The Company plans to drill the first horizontal well in the field to target the thicker upper Mirador sand in the Capella No.6 area, and has scheduled the drilling of this well for the late third or early fourth quarter of 2009 to allow time to optimise the drilling and completion design based on the results of the Capella No.6 well. The drilling rig, which has successfully drilled six wells in the Capella field, is now being demobilised from the location.

The extended production testing of Capella wells continued on an intermittent basis in May due to marketing constraints, with an average monthly gross oil production rate during the month of approximately 250 barrels per day and a daily maximum of approximately 700 barrels per day.

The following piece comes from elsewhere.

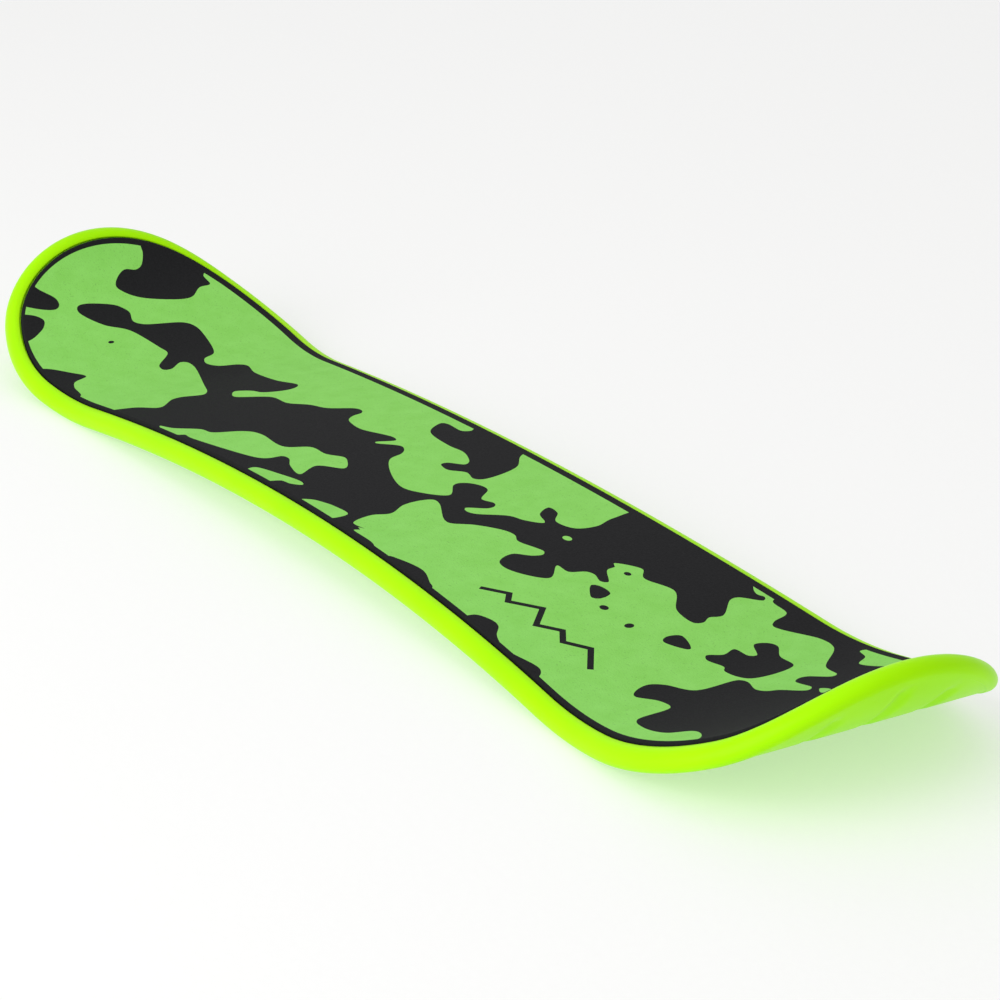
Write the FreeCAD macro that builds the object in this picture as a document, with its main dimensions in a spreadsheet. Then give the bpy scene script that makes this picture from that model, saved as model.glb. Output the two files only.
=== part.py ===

Jacaranda Block Relinquishment

Following the results of the Jacinto No.1 exploration well, the Company has concluded its review of the remaining exploration potential in the Jacaranda block and has notified the ANH that it has decided not the enter the third exploration phase in the block, and to relinquish the block.

Production

Gross oil production in the period from 1 January to 31 May 2009 has averaged approximately 4,030 barrels per day.

Emerald’s Chief Executive Officer, Angus MacAskill, said, “We are very pleased with the progress in Colombia, with strong production from existing fields, the Gigante No.2 well approaching its target horizons, continued progress in the appraisal of the Capella heavy oil discovery, and the commencement of the Mirto No.1 exploration well. We look forward to the outcome of these activities, each of which has the potential to materially add to shareholder value.”